Wer die Seetorquerung planen soll

  • Das Auswahlverfahren: In der Vorlage zur Vergabe der Entwurfsplanung für die Seetorquerung ist die Stadtverwaltung ausführlich auf das Auswahlverfahren eingegangen. Für die Disziplinen Tragwerksplanung und Ingenieurbauwerke seien je fünf, für die Objektplanung Freianlagen sechs, für die Lüftung- und Sanitärplanung und die Planung Elektro und Geotechnik jeweils eine Bewerbung fristgemäß eingegangen. Die Bewerbungen seien von einer Fachkommission einzeln vorgestellt, diskutiert und voneinander unabhängig bewertet worden. In einer Diskussion habe jede Bewerbung eine entsprechende Punktzahl zuerkannt bekommen. Die drei Bewerber mit der höchsten Punktzahl seien für die Verhandlungsphase zugelassen worden. Projektleiter und ihre Stellvertreter der Bieterbüros mussten in dieser Runde ihre Ideen und Methoden vorstellen. Anschließend vergab die Kommission ihre Punkte, die zur Auswahl der verschiedenen Bieter führten.
  • Die meisten Punkte und damit den Vorschlag für die Auftragsvergabe Entwurfsplanung haben diese Büros erreicht: Grassl Ingenieure München für Planung Tragwerk (Auftragssumme 95 000 Euro) und Ingenieurbauwerk (166 000 Euro), Planstatt Senner Überlingen für die Planung der Freianlagen (105 000 Euro), HPC AG Radolfzell für die Geotechnik (29 000 Euro), Eta3 Freiburg für die Planung Lüftung und Sanitär (19 0000 Euro), Faktorlicht Filderstadt für die Objektplanung Elektro (21 000 Euro) und Arbeitsgemeinschaft Josef Prinz Ravensburg und Tobias Thiel Konstanz für die Planung des Empfangsgebäudes (90 000 Euro).
  • Die Kosten für die Seetorquerung werden im aktuellen Haushalt der Stadt Radolfzell mit 25,9 Millionen Euro angegeben.
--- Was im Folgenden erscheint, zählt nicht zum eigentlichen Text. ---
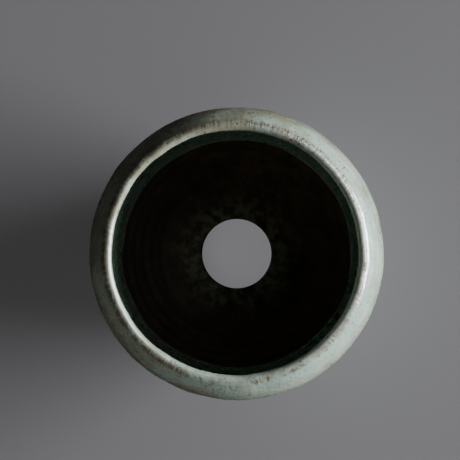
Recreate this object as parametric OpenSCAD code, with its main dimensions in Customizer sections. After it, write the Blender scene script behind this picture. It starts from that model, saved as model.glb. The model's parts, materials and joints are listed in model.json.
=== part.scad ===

Das Regierungspräsidium hat im Oktober 2018 schriftlich bestätigt, dass das Wirtschaftsministerium bei seiner Zusage bleibt, dieses Projekt weiter mit maximal 7,7 Millionen Euro zu fördern. Diese Zusage ist notwendig geworden, weil am 30. April das Förderprogramm Stadt-Bahn-See ausläuft. Die Stadt muss von bisher erhaltenen 580 000 Euro an Zuschüssen des Landes inklusive Zinsen 240 000 Euro zurückzahlen.